[g-bones]

I am looking at the oxidation of a primary alcohol to an aldehyde in a solvent free reaction.  2 equiv. of CrO2 is needed but I am having trouble understanding the balance of the oxidation.  I attacked the Cr followed by a proton transfer to form the mixed anhydride and deprotonated to yield the final aldehyde and the first equivalent of Cr(III)  but deprotonation would not give the second equiv of Cr(III) because quenching the positive charge as I have done removes electrons making it actually Cr(V).  Anybody have any suggestions on how the second equiv of Cr(III) is formed? thank you

[Dan]

What about a mechanism analogous to a CrO₃ oxidation? This generates a Cr(II) species which can then reduce a Cr(IV) species (electron transfer reaction?), which generates two Cr(III) species. See attached scheme. If you want to generate 2Cr(III) straight off the bat you will need to proceed via radicals as any fully ionic mechanism (ie. full curly arrows rather than fish-hook type) will always do redox in multiples of two

I would have thought it's a reasonable suggestion.
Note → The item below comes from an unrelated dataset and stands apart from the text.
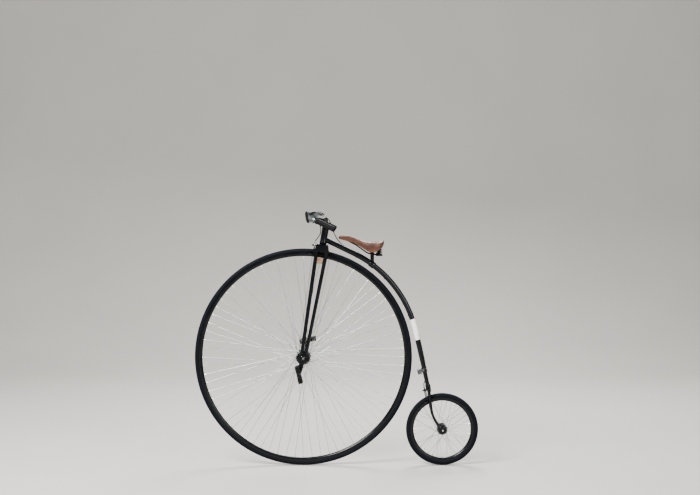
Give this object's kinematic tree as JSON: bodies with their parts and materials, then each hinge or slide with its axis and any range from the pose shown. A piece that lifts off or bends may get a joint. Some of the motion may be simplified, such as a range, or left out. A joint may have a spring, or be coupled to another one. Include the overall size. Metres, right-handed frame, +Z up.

If you consider the generally accepted mechanism for a Cr(VI) oxidation, a Cr(IV) species is initially generated which presumably then disproportionates - since it is well known that CrO₃ oxidations ultimately leave you with Cr(III), which is why they go green.

What do you think?

[g-bones]

Seems like a valid argument.  Thank you for your input. I dont know why it would simply stay in the (II) oxidation state. is this unreasonable because there would be so much Cr(IV) around to act as an oxidizing agent with the Cr (II) species as much as with the alcohol?

[Dan]

I dont know why it would simply stay in the (II) oxidation state.

I don't think the Cr(II) will survive, if you look up the reduction potentials of Cr(IV) and Cr(III) I'm 99% sure you'll find that Cr(IV)-->Cr(III) is positive and Cr(III)-->Cr(II) is negative - or at least more negative than IV->III, meaning that Cr(II)+Cr(IV)-->2Cr(III) is energetically favourable.